Ox merupakan pemain yang pandai. Karena itulah ia bisa mendapatkan debut senior di Southampton pada usia 16 tahun. Di Arsenal, ia langsung mendapatkan debut pada usia 18 tahun. Dari Nigel Adkins hingga Arsene Wenger menyukai karakternya yang siap bermain di posisi mana pun (Wenger pernah memainkannya sebagai wing-back).

Ox pun mahir bermain sebagai gelandang tengah tak lepas dari pengalamannya bermain rugbi. Posisi scrum-half pada rugbi adalah posisi yang menjadi jembatan antara pemain belakang dan depan alias pengirim bola dari belakang ke pemain depan (fly-half). Ini tak beda jauh dengan posisinya di sepakbola, di mana ia andal bermain sebagai box-to-box midfielder.

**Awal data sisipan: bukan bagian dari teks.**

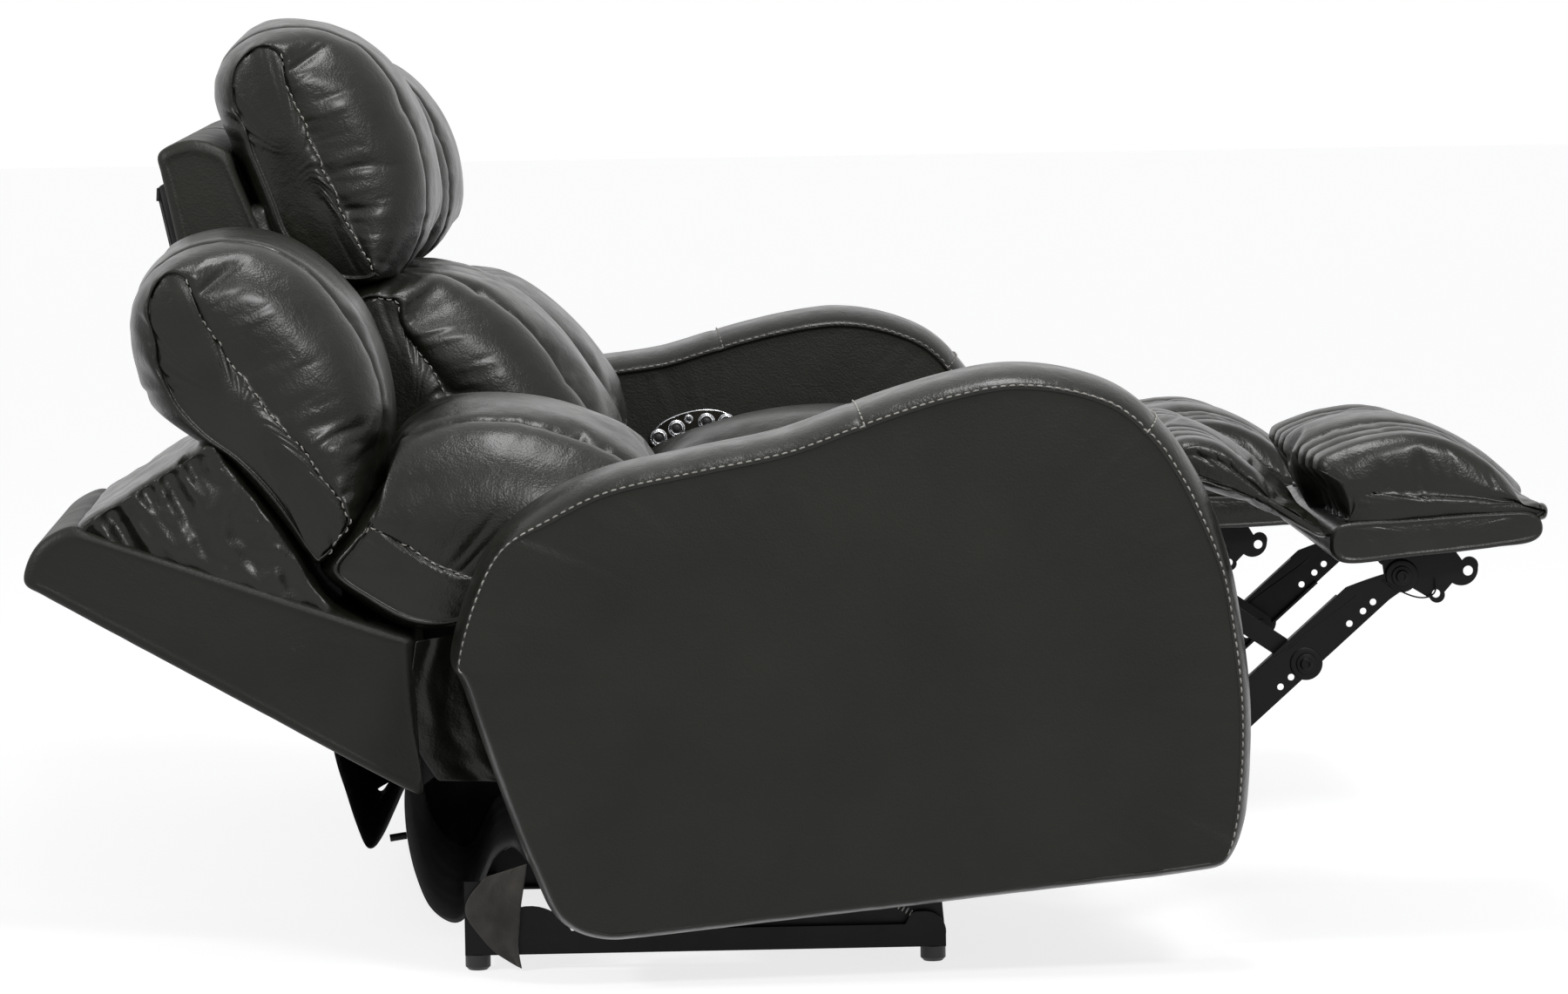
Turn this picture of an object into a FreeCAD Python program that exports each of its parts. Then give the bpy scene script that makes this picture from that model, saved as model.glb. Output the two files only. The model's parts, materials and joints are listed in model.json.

Di sepakbola andalan Klopp, gaya main Ox ini semakin termanfaatkan. Salah satu tugas bertahan posisi scrum-half di rugbi adalah memberikan tekanan pada pemain scrum-half lawan. Dalam sepakbola, itu bisa diartikan menekan pemain lawan yang sedang menguasai bola; identik dengan Gegenpressing yang menjadi andalan Klopp.

Lambat laun, Ox yang awalnya menjadi bahan olokan setelah hijrah dari Arsenal ke Liverpool pada awal musim 2017/18 mulai menemukan performa terbaiknya di bawah asuhan Klopp. Setelah memasuki putaran kedua musim, Ox mulai rajin menyumbang gol dan asis. Dari 17 laga pada awal 2018, dua gol dan lima asis ia cetak. Sial baginya, cedera lutut membuatnya harus mengakhiri musim lebih awal.